ロケーション・ハンティング=ロケハン。
映像として映える場所というものを見つけるのがロケハンである。
現実にある風景を使うことが増えてきているアニメーションにあって、ここ最近はデフォルメや改変を極力抑えるどころか、仮に製作協力や実際のスポンサーになっていなくても現実のままを映像にすることが多くなってきている。
「天気の子」にあっては、新宿大ガードから見える夜景をほぼそのまま店名等を改変することなく表現することができている。→アングルはちょっと違うがこんな感じである。
大ガード


これが、あちこち架空だったり、適当に改変されていたりすると興ざめしてしまう。「アロム」とか、デン・キホールとかwもちろん、そのままを使えているということは大半の企業に許可は取っているはずである(逆に言えば、このシーンで別の会社になっているなら、許可が出なかった会社ということを明らかにしてしまう)。
新宿はそんなわけで、新海氏のホームグラウンドだけれども、そう言った権利面でいろいろ手回ししないといけない部分がある。

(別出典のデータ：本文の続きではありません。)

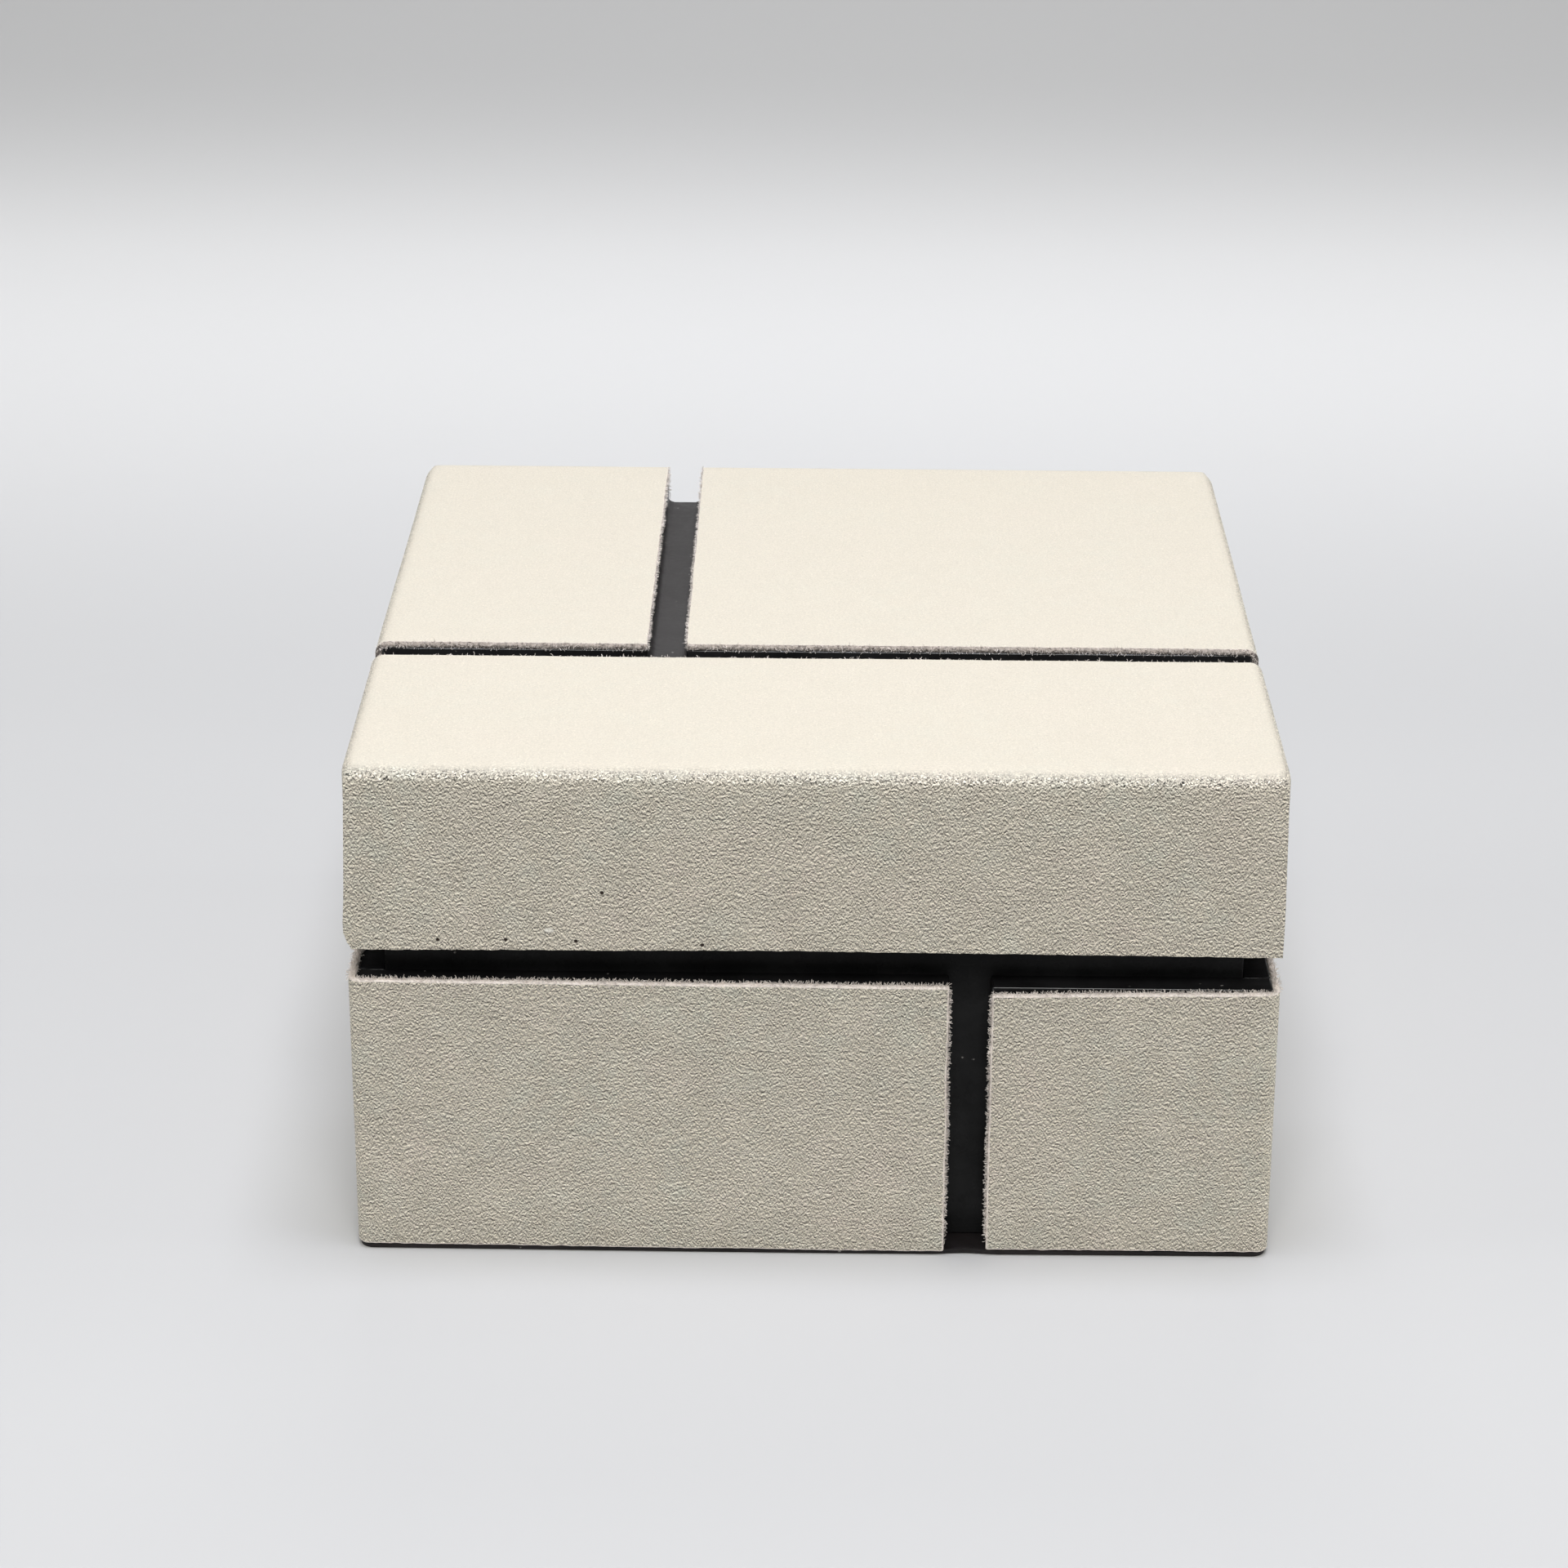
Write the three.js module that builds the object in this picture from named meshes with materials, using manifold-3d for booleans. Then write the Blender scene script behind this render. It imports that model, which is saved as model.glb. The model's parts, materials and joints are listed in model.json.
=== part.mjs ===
// Square keepsake box with a lift-off lid: a black board carcass, faced with raised panels that leave
// narrow sunk channels between them, and each group of panels covered by one folded, pebbled skin.
// Millimetres, +Z up. The origin is the centre of the underside, and the front looks along -Y.
import * as THREE from "three";
import { mergeVertices } from "three/addons/utils/BufferGeometryUtils.js";
import Module from "manifold-3d";

const wasm = await Module();
wasm.setup();

// Driving dimensions. Every one is a whole number of eighths, so neighbours meet face to face exactly.
const WIDTH = 200; // outside, along X and along Y
const HEIGHT = 115; // outside, with the lid on
const SKIN = 1.5; // thickness of the pebbled covering
const PANEL = 6; // raised panels; with the skin they make a channel 7.5 deep
const BOARD = 6; // carcass boards
const SHEET = 1; // covering sheet under the base
const SHEET_INSET = 0.5; // the sheet stops this far inside the outline
const LINER = 3; // boards that line the base and stand up inside the lid
const FELT = 1; // felt on the liner, the floor and the lid's ceiling
const FOLD_RADIUS = 3; // outer radius of a skin where it folds over an edge
const FOLD_STEPS = 6; // facets in a quarter turn of a fold

// Heights above the table
const BASE_PANEL_TOP = 64.75; // raised panels of the base
const SKIN_LEFT_TOP = 65.5; // the left skin stands a little proud of its panels
const SKIN_RIGHT_TOP = 64; // the right one stops a little short of them
const SKIN_FOOT = 1.125; // where both base skins start, just above the sheet
const PARTING = 71; // where the lid's walls come down on the base's walls
const PARTING_GAP = 0.25; // paint and dust between the two rims
const LID_EDGE = 73.5; // lower edge of the lid's panels and skins
const LINER_RISE = 8; // how far the liner stands up into the lid
const LID_CLEARANCE = 0.5; // between the liner and the lid's walls, on each side

// Channels, as distances from the centre
const LID_CROSS = [-34.75, -26.75]; // along Y: the channel that crosses the whole lid
const LID_SPLIT = [-38.25, -29.5]; // along X: the channel from there to the back
const BASE_FRONT_SPLIT = [29.25, 38.25]; // along X: the channel down the front of the base
const BASE_BACK_SPLIT = [-38.25, -29.25]; // along X: the same channel, turned half round, at the back

// Worked out from the above
const OUT = WIDTH / 2; // face of a skin
const FACE = OUT - SKIN; // face of a panel
const WALL = FACE - PANEL; // outer face of a carcass wall, which is the floor of a channel
const ROOM = WALL - BOARD; // inner face of a base wall
const LID_ROOM = ROOM + LID_CLEARANCE; // inner face of a lid wall
const LINED = ROOM - LINER; // inner face of the liner
const FELTED = LINED - FELT; // inner face of the felt
const PANEL_HIGH = HEIGHT - SKIN; // top of the lid's top panels
const CHANNEL_FLOOR = PANEL_HIGH - PANEL; // top of the lid's board
const LID_CEILING = CHANNEL_FLOOR - BOARD; // underside of the lid's board
const FLOOR_TOP = SHEET + BOARD; // top of the base's floor board
const WALL_TOP = PARTING - PARTING_GAP; // rim of the base's walls
const LINER_TOP = PARTING + LINER_RISE;

const finish = (color, roughness, metalness = 0) => new THREE.MeshStandardMaterial({ color, roughness, metalness });
const PALE_SKIN = finish(0xc9c2b1, 0.62);
const BLACK_PAINT = finish(0x17171a, 0.32);
const BLACK_PAPER = finish(0x121214, 0.6);
const GREY_FELT = finish(0x2b2b2f, 0.95);

// ---- Shapes -------------------------------------------------------------------------------------------------

// A block between two corners.
function block(low, high) {
  const size = high.map((value, k) => value - low[k]);
  const middle = high.map((value, k) => (value + low[k]) / 2);
  return new THREE.BoxGeometry(...size).translate(...middle);
}

// A rectangle about the origin with every corner rounded, standing `height` from `low`.
function roundedBlock(half, radius, low, height) {
  const shape = new THREE.Shape();
  const inner = half - radius;
  shape.absarc(inner, inner, radius, 0, Math.PI / 2);
  shape.absarc(-inner, inner, radius, Math.PI / 2, Math.PI);
  shape.absarc(-inner, -inner, radius, Math.PI, 1.5 * Math.PI);
  shape.absarc(inner, -inner, radius, 1.5 * Math.PI, 2 * Math.PI);
  const options = { depth: height, bevelEnabled: false, curveSegments: FOLD_STEPS };
  return new THREE.ExtrudeGeometry(shape, options).translate(0, 0, low);
}

// A block as wide as the box whose two upper long edges are rounded, running along Y.
function foldedBlock(low, high) {
  const shape = new THREE.Shape();
  shape.moveTo(-OUT, low);
  shape.lineTo(OUT, low);
  shape.absarc(OUT - FOLD_RADIUS, high - FOLD_RADIUS, FOLD_RADIUS, 0, Math.PI / 2);
  shape.absarc(-OUT + FOLD_RADIUS, high - FOLD_RADIUS, FOLD_RADIUS, Math.PI / 2, Math.PI);
  const options = { depth: WIDTH, bevelEnabled: false, curveSegments: FOLD_STEPS };
  return new THREE.ExtrudeGeometry(shape, options).rotateX(Math.PI / 2).translate(0, OUT, 0);
}

// A closed geometry as a solid that can be joined and cut.
function solid(geometry) {
  const bare = geometry.clone();
  bare.deleteAttribute("normal");
  bare.deleteAttribute("uv");
  const merged = mergeVertices(bare, 1e-4);
  const vertProperties = new Float32Array(merged.attributes.position.array);
  const triVerts = new Uint32Array(merged.index.array);
  return new wasm.Manifold(new wasm.Mesh({ numProp: 3, vertProperties, triVerts }));
}

// A solid back as a geometry.
function geometryOf(made) {
  const { numProp, numVert, vertProperties, triVerts } = made.getMesh();
  const positions = new Float32Array(numVert * 3);
  for (let i = 0; i < numVert; i++) {
    positions.set(vertProperties.subarray(i * numProp, i * numProp + 3), i * 3);
  }
  const geometry = new THREE.BufferGeometry();
  geometry.setAttribute("position", new THREE.BufferAttribute(positions, 3));
  geometry.setIndex(new THREE.BufferAttribute(new Uint32Array(triVerts), 1));
  const flat = geometry.toNonIndexed();
  flat.computeVertexNormals();
  return flat;
}

// The part of a hollow skin that lies between two corners.
const cutSkin = (shell, low, high) => geometryOf(shell.intersect(solid(block(low, high))));

// ---- Scene graph --------------------------------------------------------------------------------------------

const box = new THREE.Group();
const base = new THREE.Group();
const lid = new THREE.Group();
box.add(base, lid);

function add(group, name, material, geometry) {
  const mesh = new THREE.Mesh(geometry, material);
  mesh.name = name;
  group.add(mesh);
}

// Four boards that make a square frame: the front and back ones run past the ends of the side ones.
function addFrame(group, prefix, material, outer, inner, low, high) {
  add(group, `${prefix}_front`, material, block([-outer, -outer, low], [outer, -inner, high]));
  add(group, `${prefix}_back`, material, block([-outer, inner, low], [outer, outer, high]));
  add(group, `${prefix}_left`, material, block([-outer, -inner, low], [-inner, inner, high]));
  add(group, `${prefix}_right`, material, block([inner, -inner, low], [outer, inner, high]));
}

// Raised panels on the four sides. A split is the channel that parts the panels of one side.
function addSidePanels(group, prefix, low, high, splits) {
  for (const [side, at] of Object.entries({ front: [-FACE, -WALL], back: [WALL, FACE] })) {
    for (const [end, from, to] of spans(FACE, splits[side], ["left", "right"])) {
      add(group, `${prefix}_${side}${end}`, BLACK_PAINT, block([from, at[0], low], [to, at[1], high]));
    }
  }
  for (const [side, at] of Object.entries({ left: [-FACE, -WALL], right: [WALL, FACE] })) {
    for (const [end, from, to] of spans(WALL, splits[side], ["front", "rear"])) {
      add(group, `${prefix}_${side}${end}`, BLACK_PAINT, block([at[0], from, low], [at[1], to, high]));
    }
  }
}

// The stretches that a channel leaves of a side that runs from -half to half, with the ending of each name.
function spans(half, split, ends) {
  if (!split) return [["", -half, half]];
  return [
    [`_${ends[0]}`, -half, split[0]],
    [`_${ends[1]}`, split[1], half],
  ];
}

// ---- Base ---------------------------------------------------------------------------------------------------

add(base, "base_sheet", BLACK_PAPER, roundedBlock(OUT - SHEET_INSET, FOLD_RADIUS, 0, SHEET));
add(base, "base_floor", BLACK_PAINT, block([-ROOM, -ROOM, SHEET], [ROOM, ROOM, FLOOR_TOP]));
addFrame(base, "base_wall", BLACK_PAINT, WALL, ROOM, SHEET, WALL_TOP);
addSidePanels(base, "base_panel", SHEET, BASE_PANEL_TOP, { front: BASE_FRONT_SPLIT, back: BASE_BACK_SPLIT });

const baseShell = solid(roundedBlock(OUT, FOLD_RADIUS, SKIN_FOOT, SKIN_LEFT_TOP - SKIN_FOOT)).subtract(
  solid(block([-FACE, -FACE, 0], [FACE, FACE, HEIGHT])),
);
// Each base skin wraps from the front channel round one side to the back channel.
const leftOfBase = solid(block([-OUT, -OUT, 0], [BASE_FRONT_SPLIT[0], 0, SKIN_LEFT_TOP])).add(
  solid(block([-OUT, 0, 0], [BASE_BACK_SPLIT[0], OUT, SKIN_LEFT_TOP])),
);
const rightOfBase = solid(block([BASE_FRONT_SPLIT[1], -OUT, 0], [OUT, 0, SKIN_RIGHT_TOP])).add(
  solid(block([BASE_BACK_SPLIT[1], 0, 0], [OUT, OUT, SKIN_RIGHT_TOP])),
);
add(base, "base_skin_left", PALE_SKIN, geometryOf(baseShell.intersect(leftOfBase)));
add(base, "base_skin_right", PALE_SKIN, geometryOf(baseShell.intersect(rightOfBase)));

// The liner stands on the floor board, and its upper edge locates the lid.
addFrame(base, "liner", BLACK_PAINT, ROOM, LINED, FLOOR_TOP, LINER_TOP);
addFrame(base, "liner_felt", GREY_FELT, LINED, FELTED, FLOOR_TOP, LINER_TOP - FELT);
add(base, "floor_felt", GREY_FELT, block([-FELTED, -FELTED, FLOOR_TOP], [FELTED, FELTED, FLOOR_TOP + FELT]));

// ---- Lid ----------------------------------------------------------------------------------------------------

add(lid, "lid_board", BLACK_PAINT, block([-WALL, -WALL, LID_CEILING], [WALL, WALL, CHANNEL_FLOOR]));
addFrame(lid, "lid_wall", BLACK_PAINT, WALL, LID_ROOM, PARTING, LID_CEILING);
addSidePanels(lid, "lid_panel", LID_EDGE, CHANNEL_FLOOR, { back: LID_SPLIT, left: LID_CROSS, right: LID_CROSS });

// The three fields of the lid's top, each as a pair of corners in plan.
const FIELDS = {
  front: [
    [-OUT, -OUT],
    [OUT, LID_CROSS[0]],
  ],
  rear_left: [
    [-OUT, LID_CROSS[1]],
    [LID_SPLIT[0], OUT],
  ],
  rear_right: [
    [LID_SPLIT[1], LID_CROSS[1]],
    [OUT, OUT],
  ],
};
const lidShell = solid(foldedBlock(LID_EDGE, HEIGHT))
  .intersect(solid(foldedBlock(LID_EDGE, HEIGHT).rotateZ(Math.PI / 2)))
  .subtract(solid(block([-FACE, -FACE, 0], [FACE, FACE, PANEL_HIGH])));
const ontoPanels = (value) => Math.min(Math.max(value, -FACE), FACE);

for (const [name, [low, high]] of Object.entries(FIELDS)) {
  const top = block([...low.map(ontoPanels), CHANNEL_FLOOR], [...high.map(ontoPanels), PANEL_HIGH]);
  add(lid, `lid_top_panel_${name}`, BLACK_PAINT, top);
  add(lid, `lid_skin_${name}`, PALE_SKIN, cutSkin(lidShell, [...low, 0], [...high, HEIGHT]));
}
const ceiling = block([-LID_ROOM, -LID_ROOM, LID_CEILING - FELT], [LID_ROOM, LID_ROOM, LID_CEILING]);
add(lid, "lid_felt", GREY_FELT, ceiling);

export default box;
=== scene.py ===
"""Dresses a square keepsake box: black boards, folded pebbled skins with frayed cut edges, felt, a plain set.

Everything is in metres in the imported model's own frame: +Z up, the front towards -Y. Sizes come from the
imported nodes' boxes, and small irregularities of a handmade box are added to them.
"""

import json
import logging
import math
from collections.abc import Callable, Iterable, Sequence
from dataclasses import dataclass, field
from enum import Enum
from typing import Any

import bmesh
import bpy
from mathutils import Matrix, Vector, noise


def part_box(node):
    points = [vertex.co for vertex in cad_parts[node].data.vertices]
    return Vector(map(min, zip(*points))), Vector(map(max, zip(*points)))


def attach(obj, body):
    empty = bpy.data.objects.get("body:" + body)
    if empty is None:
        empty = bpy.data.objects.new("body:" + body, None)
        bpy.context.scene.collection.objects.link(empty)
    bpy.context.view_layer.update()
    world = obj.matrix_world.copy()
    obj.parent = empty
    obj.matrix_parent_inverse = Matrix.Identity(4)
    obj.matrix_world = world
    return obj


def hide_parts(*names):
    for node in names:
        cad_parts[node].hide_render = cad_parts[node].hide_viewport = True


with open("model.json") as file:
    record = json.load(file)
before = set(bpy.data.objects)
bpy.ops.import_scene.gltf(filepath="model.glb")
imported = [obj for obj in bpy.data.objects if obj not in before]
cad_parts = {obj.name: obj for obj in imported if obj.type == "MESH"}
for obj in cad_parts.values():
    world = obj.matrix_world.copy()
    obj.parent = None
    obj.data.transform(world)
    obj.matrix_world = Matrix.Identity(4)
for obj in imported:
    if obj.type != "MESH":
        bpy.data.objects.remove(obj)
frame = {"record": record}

log = logging.getLogger("keepsake_box")
MM = 0.001
TINY = 1e-6

Socket = bpy.types.NodeSocket
Material = bpy.types.Material
Piece = bpy.types.Object
Mesh = bpy.types.Mesh
Tree = bpy.types.NodeTree
Node = bpy.types.Node

Point = tuple[float, float, float]
Pair = tuple[float, float]
Colour = tuple[float, float, float]


class Body(Enum):
    """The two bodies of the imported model."""

    BASE = "base"
    LID = "lid"


class Slot(Enum):
    """The record's material slots."""

    SKIN = "pale_skin"
    PAINT = "black_paint"
    PAPER = "black_paper"
    FELT = "grey_felt"


class Side(Enum):
    """A side of the box, as the way it faces in plan."""

    FRONT = (0, -1)
    RIGHT = (1, 0)
    BACK = (0, 1)
    LEFT = (-1, 0)


# ---- Node graphs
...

そして、今回の印象的な新たな聖地として挙げられるのが、代々木会館と、田端である。
8/初旬から解体が始まるとは言われていたが、8/4時点では1Fの仮囲いはそこまで厳重ではなかった。
代々木会館01
代々木会館
代々木会館03


そして、田端である。私はここに来て愕然としたのである。
田端01
田端02


そう。ラストシーン並びに、告白をしようとするシーンがこの道幅では再現できない、ラストシーンの陽菜の背後にあるべき建物が描かれていない、街灯の数が完全に不一致、などなど、「どうした?!」といわんばかりに不具合が出まくるのだ。
・道幅
「初…告白?」の時、カメラはかなり引き気味に二人を追っている。なのでかなり幅はあるように描かれている。だが、最初に帆高が陽菜のうちに行く際は、現実通りの道幅、また、陽菜が宙に舞ってしまう瞬間もそれほど道幅は広く描かれていない。
だが、ラスト。陽菜が帆高に飛び込み、くるっと一回転するほどの道幅は明らかにない。8/4にほくそ笑み、8/11に計測しようと思っていたのだが、肝心のメジャーを忘れたのでやっていない。11/3に再度上京した際にメジャーを手に入れ、夕立に逢いながら計測した結果は、3m強。大の大人が三人ギリギリ通れる幅しかないことは間違いなく、そこであの演技は難しいと言わざるを得ない。
・街灯の数
陽菜がゆっくりと着地するその間に、街灯が一つまた一つと点灯する。まあ、ゆっくり着地、も物理的におかしいのだが、この小道、実際の街灯の数は「3」である。それも改札口近く、真ん中あたり、逆側の入り口に各一本。陽菜が落下してくるのは坂のちょうど中間地点くらい。本来なら2本見えているのがやっとなのに、実際は「5本」も次々に付いていくのである。
この瑕疵については、事前に聖地として挙げられていた方の写真もヒントになった。
・背後にあるべき建物がない
2021年位に計画されたので、「無くても仕方ないか」なら納得できるのだが、この建物については、別記事でしっかりと記述してある。→こちら

田端の描写がかなり現実と食い違っている。そればかりではない。
「次の停留所は、浜松町」。
そう言っているそばにあの印象的な建物が水没しているのを見つけてしまったのだが、このあたりの水没レベルは、正直「日本終了」を想起させるほどである。
→そう。あの大企業が、ほぼ一棟このビルにグループ企業も込みこみで入居していた事実をどれだけの流通フリークが知っているのか?「軍艦ビル」の愛称が通りがいいが、実際デカい。現在の軍艦ビルの様子はこちら。
軍艦ビル

画面では、この傾斜している形が見えたので、すぐ気が付くが、このあたりの水深を測ろうと思っていろいろデータをとって愕然としたのだ。
「何階まで水没しているのか」。
残っている部分は、5フロア程度。ということは…9階部分までが水没していることになる。
1フロアの高さは設計図によれば2.68m。もう掛け算しなくてもいいだろう。浜松町あたりには25mも水深があるのだ!!!

ああ……
調べれば調べるほど、やはりつじつまが合わない。浜松町の標高は、田端より低い3.2m前後。ここを25m程度の水が居座っているとなると、単純に海抜30mくらいまで水が浸入していることになる。
どこまで統一した見解を持っているのか……都心がmクラスすら怪しい(車が完全に水没していないことから)描写もあるのに、レインボーブリッジや浜松町の惨状は、「そこだけが見舞われている」かのようにしか見えない。
ただ、たまたま聖地として回った芝公園からの付随として回った浜松町でまたしても瑕疵を見つけることになったのは「現地主義」を貫いたからといえなくもない。
※2019.11.3 計測完了に伴い、記事修正しました。